● **REQUIRED WORK**: Output a verbatim copy of the data, cut off after the line that contains "# Depths are".

● **RECORD EXCERPTS**:

+-------+

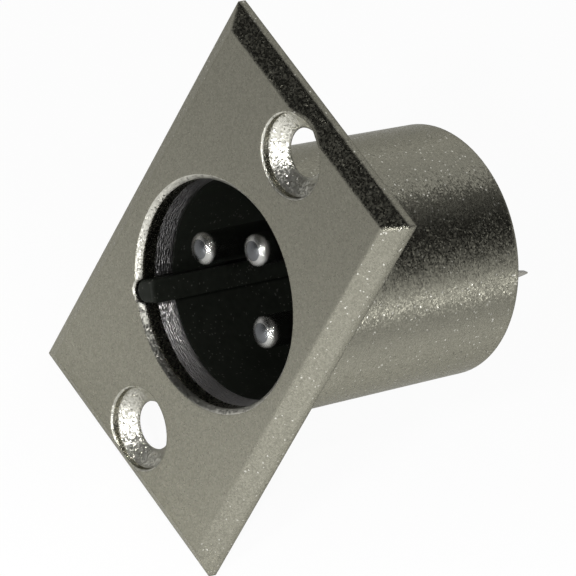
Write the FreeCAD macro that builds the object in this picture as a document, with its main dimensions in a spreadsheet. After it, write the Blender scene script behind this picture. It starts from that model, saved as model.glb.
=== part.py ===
import FreeCAD, Part
import os

import Sketcher
from FreeCAD import Placement, Rotation, Vector

# Three-contact male panel socket: die-cast shell, moulded insert, turned contacts.
# The front face looks towards -Y, the long side of the flange stands along Z and the barrel runs
# back along +Y. The origin is on the socket's axis, in the flange's rear face, where the panel is.
# Depths are measured back from the front face. Angles are measured from +X towards +Z.

doc = FreeCAD.newDocument("panel_socket")
sheet = doc.addObject("Spreadsheet::Sheet", "Sizes")

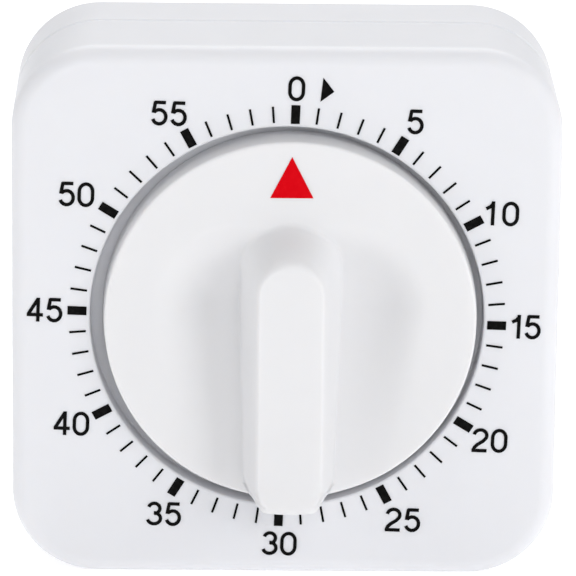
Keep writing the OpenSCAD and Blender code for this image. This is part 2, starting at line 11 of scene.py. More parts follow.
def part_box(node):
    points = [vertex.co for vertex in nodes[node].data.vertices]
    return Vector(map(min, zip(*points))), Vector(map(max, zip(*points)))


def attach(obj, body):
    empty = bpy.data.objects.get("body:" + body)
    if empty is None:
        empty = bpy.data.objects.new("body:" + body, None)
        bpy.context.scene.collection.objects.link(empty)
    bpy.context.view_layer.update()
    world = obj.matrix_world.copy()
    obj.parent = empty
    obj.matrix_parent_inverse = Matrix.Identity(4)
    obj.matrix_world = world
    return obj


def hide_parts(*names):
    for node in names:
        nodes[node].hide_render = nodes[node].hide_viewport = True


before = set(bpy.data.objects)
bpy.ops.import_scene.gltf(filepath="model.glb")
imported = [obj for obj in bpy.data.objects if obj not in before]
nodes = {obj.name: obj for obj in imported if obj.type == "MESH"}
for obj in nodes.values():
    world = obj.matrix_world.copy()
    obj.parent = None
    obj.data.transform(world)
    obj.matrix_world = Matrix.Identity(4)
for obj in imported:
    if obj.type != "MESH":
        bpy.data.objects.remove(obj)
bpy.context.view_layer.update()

MM = 0.001

# ---------------------------------------------------------------- places, from the frame
case_low, case_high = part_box("front_case")
cover_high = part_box("rear_cover")[1]
knob_low, knob_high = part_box("knob")
scale_low, scale_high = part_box("five_minute_marks")
pointer_low, pointer_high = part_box("pointer_mark")


def middle(low, high):
    """Middle of a box as seen from the front: x right and z up, in millimetres."""
    return ((low.x + high.x) / 2 / MM, (low.z + high.z) / 2 / MM)


CASE = middle(case_low, case_high)
DIAL = middle(scale_low, scale_high)
POINTER = middle(pointer_low, pointer_high)
FACE_Y = case_low.y
HALF = (case_high.x - case_low.x) / 2 / MM
CASE_DEPTH = (cover_high.y - FACE_Y) / MM
PARTING = (case_high.y - FACE_Y) / MM
GRIP_PROUD = (FACE_Y - knob_low.y) / MM
FOOT_R = (knob_high.x - knob_low.x) / 2 / MM
KNOB = ((knob_low.x + knob_high.x) / 2 / MM, knob_high.z / MM - FOOT_R)
REST_ANGLE = math.atan2(POINTER[0] - KNOB[0], POINTER[1] - KNOB[1])

# ---------------------------------------------------------------- sizes, in millimetres
CORNER_R = 10.8         # upright corners of the case
EDGE_R = 2.0            # rounded front and back edges of the case
EDGE_LEAD = 0.2         # run beside each rounding that keeps its shading true
WALL = 2.0              # side walls and back
FACE_WALL = 2.5         # thickness of the face
PARTING_LEAD = 0.7      # start of the eased edge at the parting line
PARTING_EASE = 0.1      # how far that edge is eased
GROOVE_W = 1.2          # groove round the case just behind the parting line
GROOVE_D = 0.25
GROOVE_EASE = 0.15      # eased back edge of the groove
GROOVE_LEAD = 0.5       # flat run behind that edge
OPENING_R = 24.85       # round opening in the face
LIP_R = 0.3             # rounded edge of that opening
LIP_LEAD = 0.15
WELL_DEPTH = 3.2        # well behind the opening, which the knob turns in
WELL_FLOOR = 2.0
WELL_WALL = 1.5
WELL_FILLET = 0.4       # rounding between the well's wall and floor
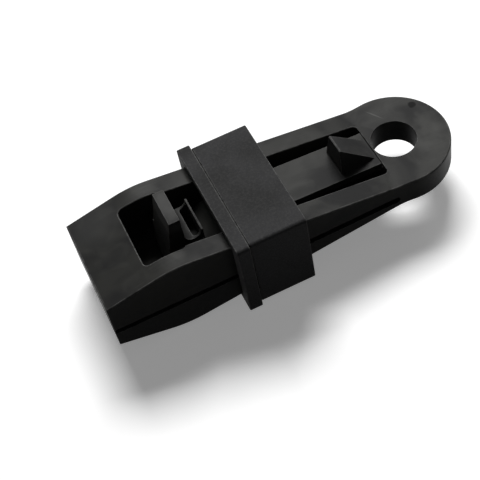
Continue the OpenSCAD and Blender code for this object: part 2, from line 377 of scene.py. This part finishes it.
def combine(bm, other, operation):
    """Cuts the other solid out of the mesh or joins it on, and returns the result."""
    meshes = []
    for part in (bm, other):
        mesh = bpy.data.meshes.new("Work")
        part.to_mesh(mesh)
        part.free()
        meshes.append(mesh)
    base, tool = (bpy.data.objects.new("Work", mesh) for mesh in meshes)
    for obj in (base, tool):
        bpy.context.scene.collection.objects.link(obj)
    modifier = base.modifiers.new("Combine", "BOOLEAN")
    modifier.operation = operation
    modifier.solver = "EXACT"
    modifier.object = tool
    bpy.context.view_layer.update()
    depsgraph = bpy.context.evaluated_depsgraph_get()
    result = bmesh.new()
    result.from_mesh(base.evaluated_get(depsgraph).to_mesh())
    for obj, mesh in zip((base, tool), meshes):
        bpy.data.objects.remove(obj)
        bpy.data.meshes.remove(mesh)
    clean(result)
    return result


def soften(bm, radius, wanted, segments):
    """Rounds the sharp edges that the test picks, and marks the faces that this makes."""
    bm.normal_update()
    edges = [e for e in bm.edges if len(e.link_faces) == 2 and e.calc_face_angle(0) > SHARP and wanted(e)]
    rounded = bm.faces.layers.float.get(ROUNDED) or bm.faces.layers.float.new(ROUNDED)
    made = bmesh.ops.bevel(
        bm, geom=edges, offset=radius, offset_type="OFFSET", affect="EDGES", segments=segments,
        profile=0.5, material=-1, clamp_overlap=False, miter_outer="SHARP", loop_slide=True,
    )
    for face in made["faces"]:
        face[rounded] = 1.0
    bm.normal_update()


def middle(edge):
    """Middle of an edge."""
    return (edge.verts[0].co + edge.verts[1].co) / 2


def at_stub_end(edge):
    """True for an edge in the plane where the ring's stubs meet the arms."""
    return all(abs(v.co.x - RING_LOW.x) < SAME for v in edge.verts)


def finish_piece(name, bm, node, slot):
    """Makes the mesh a piece with smooth shading that stands for a node of the frame."""
    bmesh.ops.remove_doubles(bm, verts=bm.verts, dist=SAME)
    mesh = bpy.data.meshes.new(name)
    bm.to_mesh(mesh)
    bm.free()
    mesh.shade_smooth()
    mesh.set_sharp_from_angle(angle=CREASE)
    mesh.materials.append(plastic(slot))
    obj = bpy.data.objects.new(name, mesh)
    bpy.context.scene.collection.objects.link(obj)
    obj.modifiers.new("Flat faces", "WEIGHTED_NORMAL").keep_sharp = True
    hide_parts(node)
    return obj


def root_place(ring):
    """Where the tongue and the slot start, on the X axis."""
    return -(ring.bore + ring.wall)


def arm_height(x, ring, arm):
    """Height of an arm's outside on its climbing stretch."""
    return ring.height + (root_place(ring) - x) * math.tan(arm.climb)


def bend_arc(ring, arm):
    """Points of the round bend, from the climb to the fall."""
    half = (arm.climb + arm.fall) / 2
    drop = arm.bend_radius / math.cos(half)
    corner = (arm.bend, arm_height(arm.bend, ring, arm))
    lean = arm.climb - half
    centre = (corner[0] - drop * math.sin(lean), corner[1] - drop * math.cos(lean))
    start, end = 90 - math.degrees(arm.climb), 90 + math.degrees(arm.fall)
    return arc(centre, arm.bend_radius, start, end, BEND_STEPS)


def arm_outline(ring, arm, root_face, jaw_face):
    """Side outline of an arm with its jaw, from the ring's stubs to the tip.

    root_face and jaw_face say how far below the middle plane its inside lies.
    """
    start, tip = RING_LOW.x, UPPER_LOW.x
    nose_height = arm_height(arm.bend, ring, arm) - (arm.bend - tip) * math.tan(arm.fall)
    return [
        (start, arm_height(start, ring, arm)), *bend_arc(ring, arm), (tip, nose_height),
        (tip, -jaw_face), (SLEEVE_LOW.x, -jaw_face), (start, -root_face),
    ]


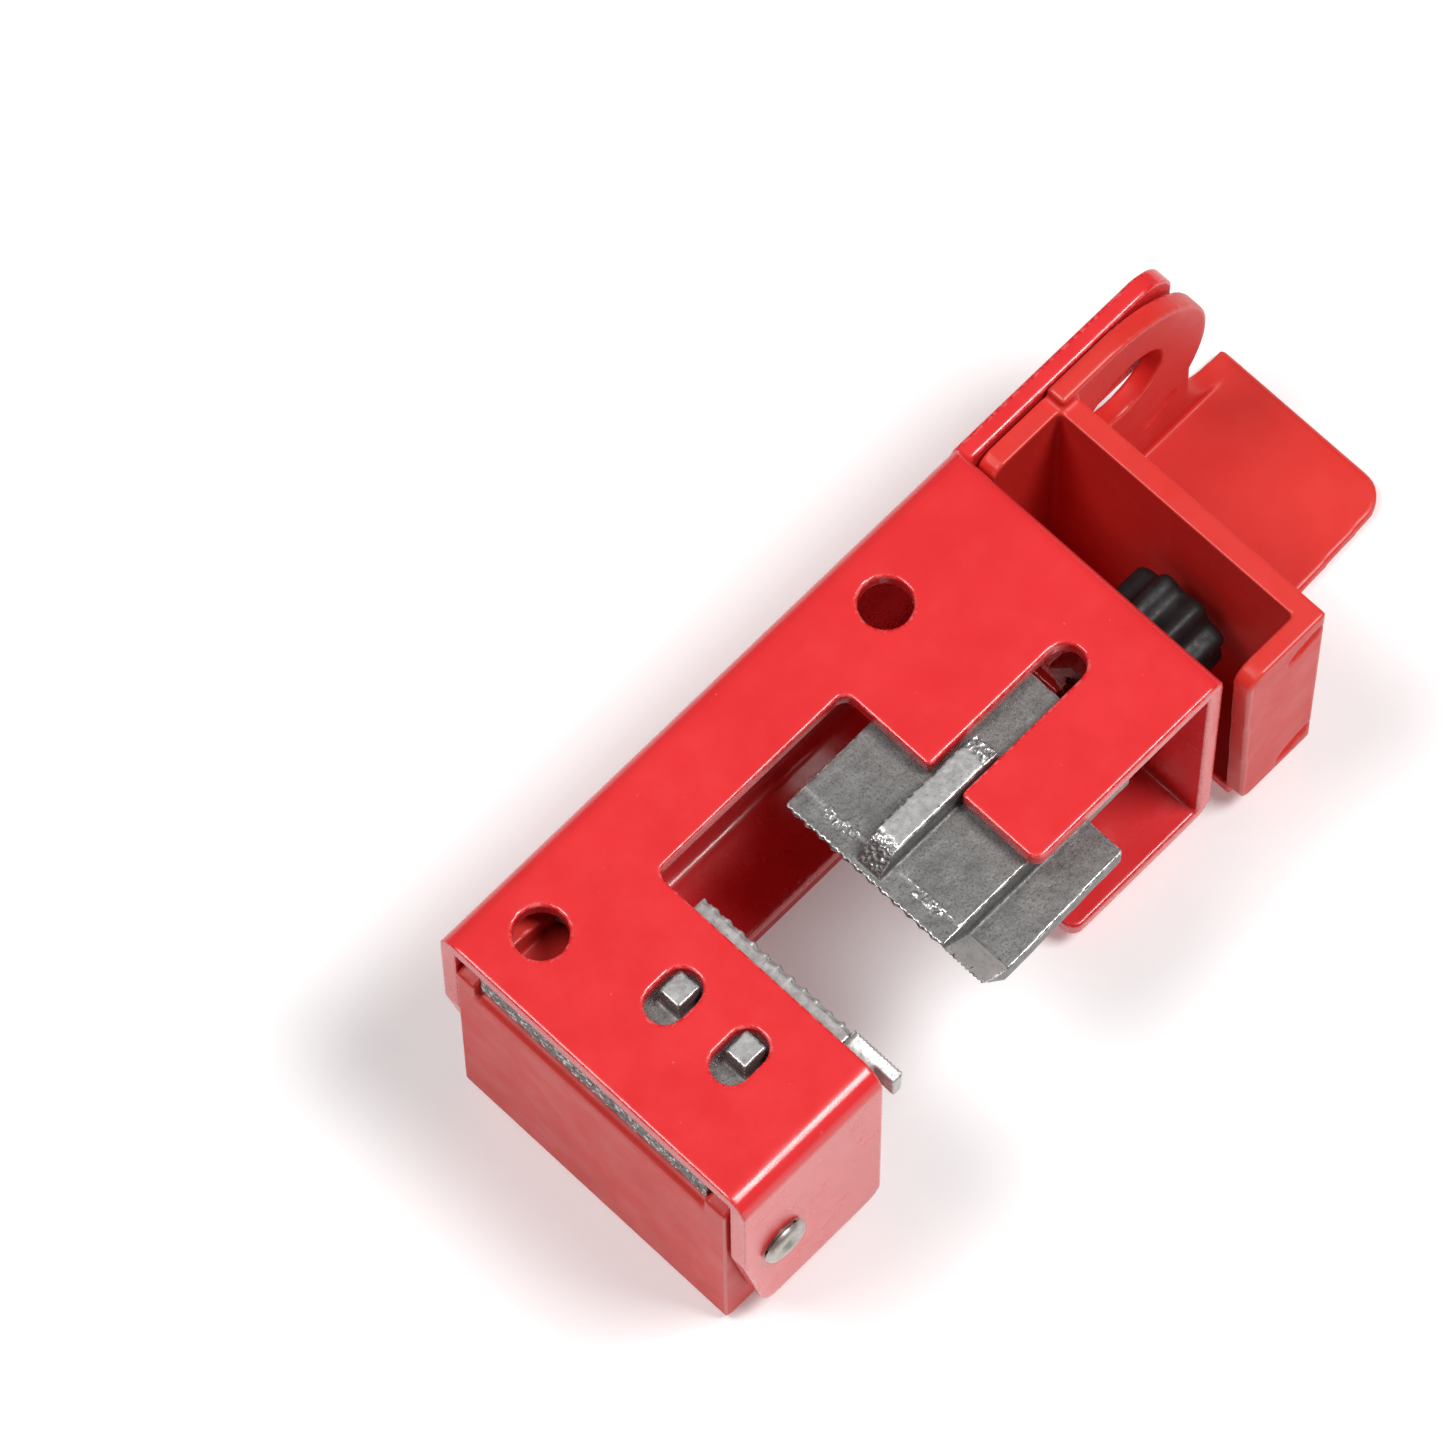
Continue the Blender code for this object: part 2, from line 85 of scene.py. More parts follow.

+-------+

● **SOLVED PROBLEM**:
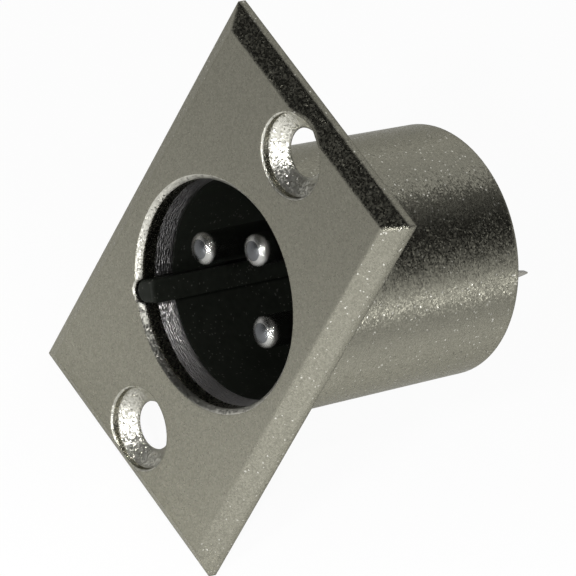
Write the FreeCAD macro that builds the object in this picture as a document, with its main dimensions in a spreadsheet. After it, write the Blender scene script behind this picture. It starts from that model, saved as model.glb.
=== part.py ===
import FreeCAD, Part
import os

import Sketcher
from FreeCAD import Placement, Rotation, Vector

# Three-contact male panel socket: die-cast shell, moulded insert, turned contacts.
# The front face looks towards -Y, the long side of the flange stands along Z and the barrel runs
# back along +Y. The origin is on the socket's axis, in the flange's rear face, where the panel is.
# Depths are measured back from the front face. Angles are measured from +X towards +Z.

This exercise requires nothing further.